I can just hear him now: “Listen here! I innocently brushed up against a medial-fin-high ball of dough, and it snagged me! Honest! I’m a carp for goodness sake. I eat bottom scum like the rest of you. What do I want with a ball of dough?! That stuff is bait for the bourgeois! Come on, guys!”

As the rod rocketed off the dock, Giff lunged, diving forward and reaching elbow deep into the pond. Alas, he was not long enough of arm. Rod gone.

At breakfast, I quelled my urge to yell at him for losing my rod. After all, were it not my rod, were it some other family, this would be a pretty cool story. I told him so, and we fist-bumped.

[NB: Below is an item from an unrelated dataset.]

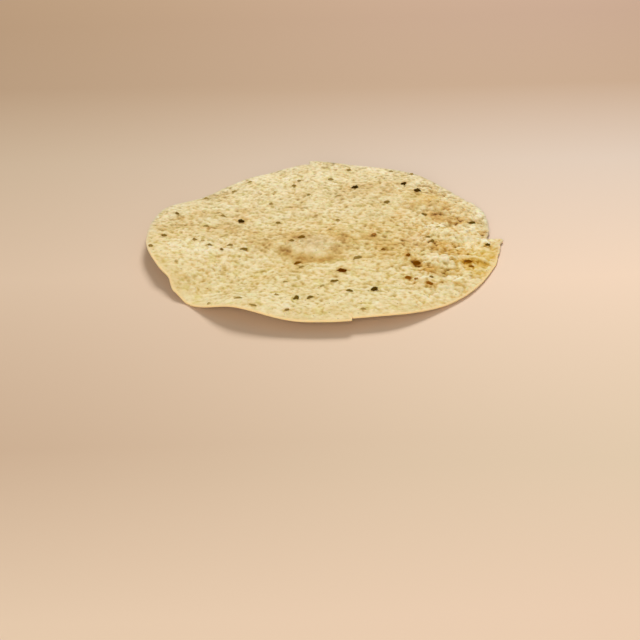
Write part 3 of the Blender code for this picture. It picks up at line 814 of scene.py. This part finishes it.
def cuminShape(length, width, depth, draw):  # a bent spindle with ribs, one end thinner, lying along Z
    bend = cumin["bend"] * length * draw.uniform(-1.0, 1.0)
    taper = cumin["taper"] * draw.uniform(-1.0, 1.0)
    offset = draw.uniform(0.0, noiseReach)

    def spotAt(share, angle):
        arch = max(math.sin(math.pi * share), 0.0)
        ridge = math.cos(cumin["ribs"] * angle) * (0.0 < share < 1.0)
        girth = arch ** cumin["blunt"] * (1.0 + taper * (share - 0.5) * 2.0)
        girth = girth * (1.0 + cumin["ribDepth"] * ridge)
        spot = Vector((math.cos(angle), math.sin(angle), share * cumin["lumpCount"] + offset))
        lump = 1.0 + cumin["lumps"] * noise.noise(spot)
        across = 0.5 * width * cumin["broad"] * girth * lump * math.cos(angle) + bend * (arch - 0.5)
        up = 0.5 * depth * girth * lump * math.sin(angle)
        return (across, up, (share - 0.5) * length), 0.5 + 0.5 * ridge

    return loft(cumin["rings"], cumin["sides"], spotAt)


pepper = {
    "sides": 16,
    "rings": 11,
    "wrinkle": 0.62,
    "crack": 2.3,  # how many wrinkles there are across it
    "broad": 1.08,
    "round": 0.85,  # it is at least this share of its width thick
    "ribColourAndShade": (0.5, 0.8),  # how its colour follows the wrinkles, as painted shade in their hollows
    "seed": 6,  # of the random draws
}


def pepperShape(length, width, depth, draw):  # a cracked peppercorn: a wrinkled lump with broken sides
    offset = Vector((draw.uniform(0.0, noiseReach), 0.0, 0.0))
    high = max(depth, pepper["round"] * width)

    def spotAt(share, angle):
        polar = math.pi * share
        ray = Vector((math.sin(polar) * math.cos(angle), math.sin(polar) * math.sin(angle), -math.cos(polar)))
        wrinkle = noise.noise(ray * pepper["crack"] + offset)
        half = (1.0 + pepper["wrinkle"] * wrinkle) / 2
        broad = pepper["broad"] * half
        spot = (ray.x * width * broad, ray.y * high * half, ray.z * length * broad)
        return spot, ranged(pepper["ribColourAndShade"], wrinkle)

    return loft(pepper["rings"], pepper["sides"], spotAt)


def makeSeeds(name, chosen, shape, seed):
    draw = np.random.default_rng(seed)
    lowest = scatter["clear"] - lift
    corners, faces, ribColourAndShade, shades, fried = [], [], [], [], []
    for spice in chosen:
        x, y, turn, length, width, face, shade = spice
        points, quads, ridge = shape(length, width, scatter["depth"][face > 0], draw)
        start = len(corners)
        matrix = seedFrame(x, y, turn, face, bedOf(spice), scatter["sink"] * shade)
        spots = [matrix @ Vector(point) for point in points]
        corners += [(spot.x, spot.y, max(spot.z, lowest)) for spot in spots]
        faces += [tuple(start + index for index in quad) for quad in quads]
        ribColourAndShade += ridge
        shades += [shade] * len(points)
        fried += [float(smooth(summed(scorched, np.array([[x, y]]))[0]))] * len(points)
    return makeMesh(name, np.array(corners), faces, {"ribColourAndShade": ribColourAndShade, "shade": shades, "fried": fried})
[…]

To his credit, he spotted what looked like a rod at the bottom of the pond later that afternoon. So, the next morning before breakfast, he, Allie, and I took a row boat out on Butt Hook Pond. And, after 25 minutes of rowing clumsily in circles to hold our position, still in time to make it to breakfast, we managed to fish the lost rod out of the pond.

Both rods are back safely in my garage, snugly hung against the ceiling out of reach. Next July, I’ll be asked to bring the fishing rods. I’ll ignore the question. Then I’ll grumble. Then I’ll acquiesce and tie them to the car roof for another adventure.